Thermodynamic Signatures of Sensing and Amplification by Periodically Driven Hair-Cell Bundles

Hair cells actively drive oscillations of their mechanosensitive organelles—the hair bundles that enable hearing and balance sensing in vertebrates. Why and how some hair cells expend energy by sustaining this oscillatory motion in order to fulfill their function as sensors and amplifiers remains unknown. Here, we develop a stochastic thermodynamic theory to describe flows of energy in a periodically driven hair bundle. Our analysis of thermodynamic fluxes associated with hair-bundle motion and external sinusoidal stimulus reveals that these organelles function as thermodynamic work-to-work machines under different operational modes.

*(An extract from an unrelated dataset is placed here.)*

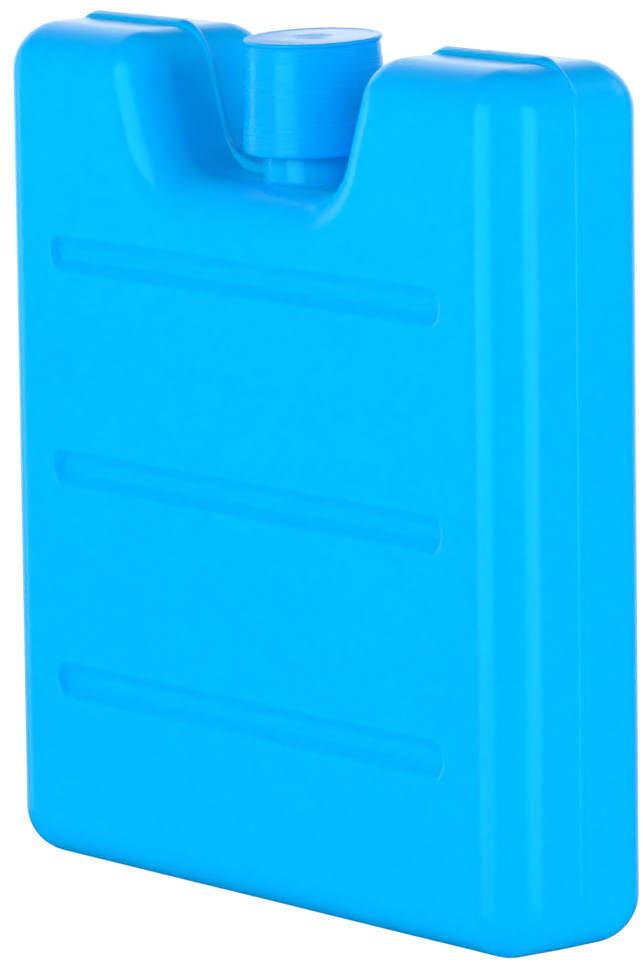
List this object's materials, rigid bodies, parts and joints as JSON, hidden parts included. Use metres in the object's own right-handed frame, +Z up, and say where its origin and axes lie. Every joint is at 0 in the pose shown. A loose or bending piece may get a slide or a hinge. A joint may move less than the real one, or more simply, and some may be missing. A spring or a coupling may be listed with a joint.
{
  "type": "reusable ice pack",
  "caption": "Flat blow-moulded freezer pack with rounded edges, grooves across both faces and a capped filling neck standing in a notch in its top.",
  "frame": {"origin": "middle of the flat base, in the plane of the parting line", "axes": "+Z up through the neck, +X along the width, -Y out of the front face"},
  "size_m": [0.1144, 0.029, 0.1259],
  "materials": {
    "pack_shell": "satin blow-moulded polyethylene, bright cyan blue",
    "cap_plastic": "injection-moulded polyethylene, bright cyan blue, with fine turned lines round its side"
  },
  "bodies": {
    "root": {"body": "pack_shell", "cap": "cap_plastic"}
  },
  "joints": []
}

One mode allows the cell to harvest energy of the external signal, whereas another channels the power supplied by the cell into the signal. These two regimes might represent thermodynamic signatures of signal sensing and amplification, respectively, which we further connect to the receptor currents through ion channels controlled by the hair bundles. In addition to energy harvesting and work transduction, our model also substantiates the capability of hair cells to operate as heaters and, at the expense of external driving, as active feedback refrigerators. We quantify the performance and robustness of the mechanical work-to-work conversion by hair bundles, whose thermodynamic efficiency in some conditions exceeds 80% of the applied power.